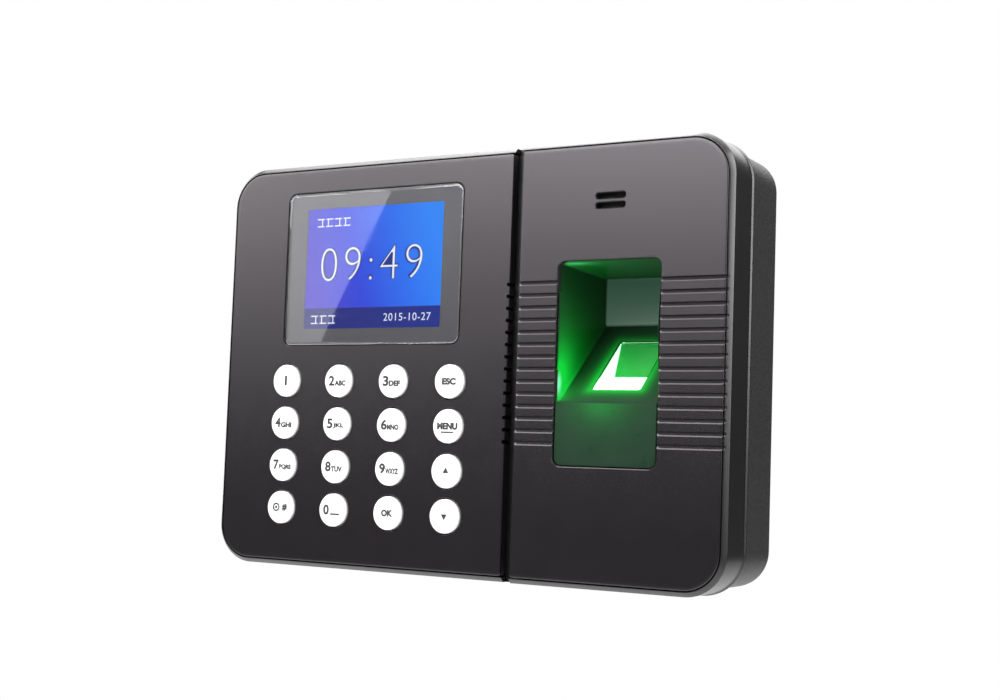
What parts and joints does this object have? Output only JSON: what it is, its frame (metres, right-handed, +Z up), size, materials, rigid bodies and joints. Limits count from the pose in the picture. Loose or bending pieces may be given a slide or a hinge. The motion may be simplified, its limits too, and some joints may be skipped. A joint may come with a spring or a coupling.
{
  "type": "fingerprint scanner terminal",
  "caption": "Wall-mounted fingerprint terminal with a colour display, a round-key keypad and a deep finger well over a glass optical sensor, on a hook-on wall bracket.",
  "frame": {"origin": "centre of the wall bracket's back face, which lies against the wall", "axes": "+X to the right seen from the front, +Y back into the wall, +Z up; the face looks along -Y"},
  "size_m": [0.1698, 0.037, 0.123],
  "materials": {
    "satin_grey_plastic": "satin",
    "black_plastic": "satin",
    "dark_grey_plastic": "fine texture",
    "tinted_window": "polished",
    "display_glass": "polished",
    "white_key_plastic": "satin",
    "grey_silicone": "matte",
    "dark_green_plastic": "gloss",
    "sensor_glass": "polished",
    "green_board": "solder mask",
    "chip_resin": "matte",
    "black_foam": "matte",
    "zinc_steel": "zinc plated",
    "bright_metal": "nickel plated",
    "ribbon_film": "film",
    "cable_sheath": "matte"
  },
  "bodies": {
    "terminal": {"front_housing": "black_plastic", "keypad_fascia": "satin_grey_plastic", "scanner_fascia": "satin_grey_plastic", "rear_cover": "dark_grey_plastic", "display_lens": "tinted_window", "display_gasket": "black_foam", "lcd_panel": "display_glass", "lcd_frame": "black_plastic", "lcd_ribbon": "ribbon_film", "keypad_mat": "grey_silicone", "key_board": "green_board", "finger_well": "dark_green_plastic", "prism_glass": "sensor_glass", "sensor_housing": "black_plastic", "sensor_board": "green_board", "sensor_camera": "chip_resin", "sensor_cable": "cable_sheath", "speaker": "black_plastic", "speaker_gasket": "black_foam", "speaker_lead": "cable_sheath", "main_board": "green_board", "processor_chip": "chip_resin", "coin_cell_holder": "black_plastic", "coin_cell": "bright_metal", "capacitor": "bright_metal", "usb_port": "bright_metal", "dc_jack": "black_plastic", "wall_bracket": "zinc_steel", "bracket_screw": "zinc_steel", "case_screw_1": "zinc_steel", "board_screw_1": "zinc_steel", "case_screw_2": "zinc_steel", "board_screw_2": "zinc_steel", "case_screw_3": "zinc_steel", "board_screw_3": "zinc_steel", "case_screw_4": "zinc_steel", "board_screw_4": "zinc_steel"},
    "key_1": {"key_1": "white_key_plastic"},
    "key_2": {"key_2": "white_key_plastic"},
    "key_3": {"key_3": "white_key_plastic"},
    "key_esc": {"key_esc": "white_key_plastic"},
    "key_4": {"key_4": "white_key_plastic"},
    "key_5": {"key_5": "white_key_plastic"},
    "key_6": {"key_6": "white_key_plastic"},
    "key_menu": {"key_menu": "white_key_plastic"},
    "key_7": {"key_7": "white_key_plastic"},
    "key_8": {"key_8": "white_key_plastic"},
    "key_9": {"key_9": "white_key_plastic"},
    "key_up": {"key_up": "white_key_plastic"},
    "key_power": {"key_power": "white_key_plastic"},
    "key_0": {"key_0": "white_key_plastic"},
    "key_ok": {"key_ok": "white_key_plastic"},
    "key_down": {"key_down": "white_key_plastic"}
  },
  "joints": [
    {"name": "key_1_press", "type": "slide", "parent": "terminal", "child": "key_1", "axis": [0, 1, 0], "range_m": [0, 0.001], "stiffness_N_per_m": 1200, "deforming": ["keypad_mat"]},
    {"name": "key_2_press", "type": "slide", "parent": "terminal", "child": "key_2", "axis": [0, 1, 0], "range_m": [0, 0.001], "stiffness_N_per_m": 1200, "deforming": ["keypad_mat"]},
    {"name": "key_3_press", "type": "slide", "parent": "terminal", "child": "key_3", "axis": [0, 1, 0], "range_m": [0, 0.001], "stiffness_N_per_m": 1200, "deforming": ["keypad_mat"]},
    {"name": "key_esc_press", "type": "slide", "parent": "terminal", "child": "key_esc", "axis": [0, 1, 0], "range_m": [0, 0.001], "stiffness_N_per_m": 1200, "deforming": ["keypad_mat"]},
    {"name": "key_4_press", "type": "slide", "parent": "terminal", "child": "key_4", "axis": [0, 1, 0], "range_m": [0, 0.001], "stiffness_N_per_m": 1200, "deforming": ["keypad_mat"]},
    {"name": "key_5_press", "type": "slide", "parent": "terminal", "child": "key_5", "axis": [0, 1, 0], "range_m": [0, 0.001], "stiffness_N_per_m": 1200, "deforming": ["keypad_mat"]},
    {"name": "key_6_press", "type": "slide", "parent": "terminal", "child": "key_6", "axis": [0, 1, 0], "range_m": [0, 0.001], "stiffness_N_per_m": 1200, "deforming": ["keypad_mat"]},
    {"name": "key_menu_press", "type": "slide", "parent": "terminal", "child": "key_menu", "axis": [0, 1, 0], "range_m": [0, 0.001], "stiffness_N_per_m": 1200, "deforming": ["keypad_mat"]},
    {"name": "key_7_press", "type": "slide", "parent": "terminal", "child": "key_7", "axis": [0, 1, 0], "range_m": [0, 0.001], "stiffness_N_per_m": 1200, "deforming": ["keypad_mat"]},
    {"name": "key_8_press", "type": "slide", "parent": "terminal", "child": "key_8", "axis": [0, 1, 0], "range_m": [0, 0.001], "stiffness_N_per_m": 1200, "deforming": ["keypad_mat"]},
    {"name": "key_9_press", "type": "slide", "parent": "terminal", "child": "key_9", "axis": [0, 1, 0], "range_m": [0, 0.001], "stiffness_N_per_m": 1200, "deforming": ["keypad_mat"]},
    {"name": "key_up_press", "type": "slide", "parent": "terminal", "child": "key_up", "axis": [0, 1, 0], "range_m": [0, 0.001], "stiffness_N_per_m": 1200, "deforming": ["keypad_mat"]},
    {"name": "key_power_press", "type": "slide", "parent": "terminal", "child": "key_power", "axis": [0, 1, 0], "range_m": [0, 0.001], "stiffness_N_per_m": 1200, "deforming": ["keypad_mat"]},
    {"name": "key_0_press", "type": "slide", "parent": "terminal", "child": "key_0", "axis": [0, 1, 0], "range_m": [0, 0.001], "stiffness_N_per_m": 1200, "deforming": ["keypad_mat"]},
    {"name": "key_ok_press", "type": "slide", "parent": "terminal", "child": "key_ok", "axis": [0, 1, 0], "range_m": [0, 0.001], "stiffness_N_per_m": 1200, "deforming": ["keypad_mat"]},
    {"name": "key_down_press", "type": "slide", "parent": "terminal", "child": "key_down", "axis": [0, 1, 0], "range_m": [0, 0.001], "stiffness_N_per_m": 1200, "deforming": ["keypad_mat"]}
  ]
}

**Aim:** Print out the whole listing exactly as it appears.

**Task answer:**
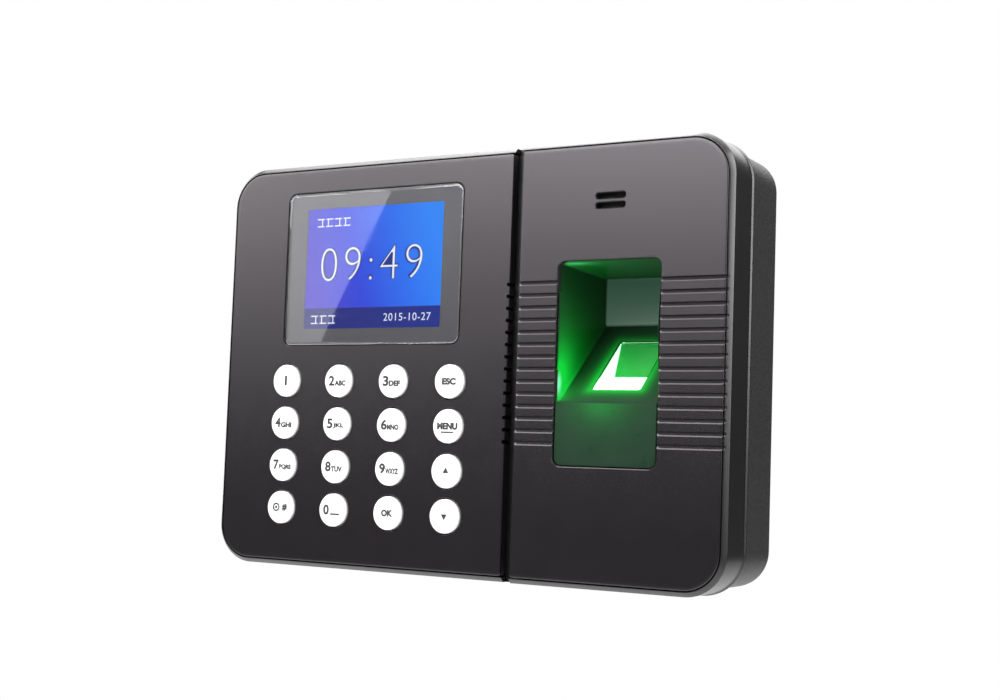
What parts and joints does this object have? Output only JSON: what it is, its frame (metres, right-handed, +Z up), size, materials, rigid bodies and joints. Limits count from the pose in the picture. Loose or bending pieces may be given a slide or a hinge. The motion may be simplified, its limits too, and some joints may be skipped. A joint may come with a spring or a coupling.
{
  "type": "fingerprint scanner terminal",
  "caption": "Wall-mounted fingerprint terminal with a colour display, a round-key keypad and a deep finger well over a glass optical sensor, on a hook-on wall bracket.",
  "frame": {"origin": "centre of the wall bracket's back face, which lies against the wall", "axes": "+X to the right seen from the front, +Y back into the wall, +Z up; the face looks along -Y"},
  "size_m": [0.1698, 0.037, 0.123],
  "materials": {
    "satin_grey_plastic": "satin",
    "black_plastic": "satin",
    "dark_grey_plastic": "fine texture",
    "tinted_window": "polished",
    "display_glass": "polished",
    "white_key_plastic": "satin",
    "grey_silicone": "matte",
    "dark_green_plastic": "gloss",
    "sensor_glass": "polished",
    "green_board": "solder mask",
    "chip_resin": "matte",
    "black_foam": "matte",
    "zinc_steel": "zinc plated",
    "bright_metal": "nickel plated",
    "ribbon_film": "film",
    "cable_sheath": "matte"
  },
  "bodies": {
    "terminal": {"front_housing": "black_plastic", "keypad_fascia": "satin_grey_plastic", "scanner_fascia": "satin_grey_plastic", "rear_cover": "dark_grey_plastic", "display_lens": "tinted_window", "display_gasket": "black_foam", "lcd_panel": "display_glass", "lcd_frame": "black_plastic", "lcd_ribbon": "ribbon_film", "keypad_mat": "grey_silicone", "key_board": "green_board", "finger_well": "dark_green_plastic", "prism_glass": "sensor_glass", "sensor_housing": "black_plastic", "sensor_board": "green_board", "sensor_camera": "chip_resin", "sensor_cable": "cable_sheath", "speaker": "black_plastic", "speaker_gasket": "black_foam", "speaker_lead": "cable_sheath", "main_board": "green_board", "processor_chip": "chip_resin", "coin_cell_holder": "black_plastic", "coin_cell": "bright_metal", "capacitor": "bright_metal", "usb_port": "bright_metal", "dc_jack": "black_plastic", "wall_bracket": "zinc_steel", "bracket_screw": "zinc_steel", "case_screw_1": "zinc_steel", "board_screw_1": "zinc_steel", "case_screw_2": "zinc_steel", "board_screw_2": "zinc_steel", "case_screw_3": "zinc_steel", "board_screw_3": "zinc_steel", "case_screw_4": "zinc_steel", "board_screw_4": "zinc_steel"},
    "key_1": {"key_1": "white_key_plastic"},
    "key_2": {"key_2": "white_key_plastic"},
    "key_3": {"key_3": "white_key_plastic"},
    "key_esc": {"key_esc": "white_key_plastic"},
    "key_4": {"key_4": "white_key_plastic"},
    "key_5": {"key_5": "white_key_plastic"},
    "key_6": {"key_6": "white_key_plastic"},
    "key_menu": {"key_menu": "white_key_plastic"},
    "key_7": {"key_7": "white_key_plastic"},
    "key_8": {"key_8": "white_key_plastic"},
    "key_9": {"key_9": "white_key_plastic"},
    "key_up": {"key_up": "white_key_plastic"},
    "key_power": {"key_power": "white_key_plastic"},
    "key_0": {"key_0": "white_key_plastic"},
    "key_ok": {"key_ok": "white_key_plastic"},
    "key_down": {"key_down": "white_key_plastic"}
  },
  "joints": [
    {"name": "key_1_press", "type": "slide", "parent": "terminal", "child": "key_1", "axis": [0, 1, 0], "range_m": [0, 0.001], "stiffness_N_per_m": 1200, "deforming": ["keypad_mat"]},
    {"name": "key_2_press", "type": "slide", "parent": "terminal", "child": "key_2", "axis": [0, 1, 0], "range_m": [0, 0.001], "stiffness_N_per_m": 1200, "deforming": ["keypad_mat"]},
    {"name": "key_3_press", "type": "slide", "parent": "terminal", "child": "key_3", "axis": [0, 1, 0], "range_m": [0, 0.001], "stiffness_N_per_m": 1200, "deforming": ["keypad_mat"]},
    {"name": "key_esc_press", "type": "slide", "parent": "terminal", "child": "key_esc", "axis": [0, 1, 0], "range_m": [0, 0.001], "stiffness_N_per_m": 1200, "deforming": ["keypad_mat"]},
    {"name": "key_4_press", "type": "slide", "parent": "terminal", "child": "key_4", "axis": [0, 1, 0], "range_m": [0, 0.001], "stiffness_N_per_m": 1200, "deforming": ["keypad_mat"]},
    {"name": "key_5_press", "type": "slide", "parent": "terminal", "child": "key_5", "axis": [0, 1, 0], "range_m": [0, 0.001], "stiffness_N_per_m": 1200, "deforming": ["keypad_mat"]},
    {"name": "key_6_press", "type": "slide", "parent": "terminal", "child": "key_6", "axis": [0, 1, 0], "range_m": [0, 0.001], "stiffness_N_per_m": 1200, "deforming": ["keypad_mat"]},
    {"name": "key_menu_press", "type": "slide", "parent": "terminal", "child": "key_menu", "axis": [0, 1, 0], "range_m": [0, 0.001], "stiffness_N_per_m": 1200, "deforming": ["keypad_mat"]},
    {"name": "key_7_press", "type": "slide", "parent": "terminal", "child": "key_7", "axis": [0, 1, 0], "range_m": [0, 0.001], "stiffness_N_per_m": 1200, "deforming": ["keypad_mat"]},
    {"name": "key_8_press", "type": "slide", "parent": "terminal", "child": "key_8", "axis": [0, 1, 0], "range_m": [0, 0.001], "stiffness_N_per_m": 1200, "deforming": ["keypad_mat"]},
    {"name": "key_9_press", "type": "slide", "parent": "terminal", "child": "key_9", "axis": [0, 1, 0], "range_m": [0, 0.001], "stiffness_N_per_m": 1200, "deforming": ["keypad_mat"]},
    {"name": "key_up_press", "type": "slide", "parent": "terminal", "child": "key_up", "axis": [0, 1, 0], "range_m": [0, 0.001], "stiffness_N_per_m": 1200, "deforming": ["keypad_mat"]},
    {"name": "key_power_press", "type": "slide", "parent": "terminal", "child": "key_power", "axis": [0, 1, 0], "range_m": [0, 0.001], "stiffness_N_per_m": 1200, "deforming": ["keypad_mat"]},
    {"name": "key_0_press", "type": "slide", "parent": "terminal", "child": "key_0", "axis": [0, 1, 0], "range_m": [0, 0.001], "stiffness_N_per_m": 1200, "deforming": ["keypad_mat"]},
    {"name": "key_ok_press", "type": "slide", "parent": "terminal", "child": "key_ok", "axis": [0, 1, 0], "range_m": [0, 0.001], "stiffness_N_per_m": 1200, "deforming": ["keypad_mat"]},
    {"name": "key_down_press", "type": "slide", "parent": "terminal", "child": "key_down", "axis": [0, 1, 0], "range_m": [0, 0.001], "stiffness_N_per_m": 1200, "deforming": ["keypad_mat"]}
  ]
}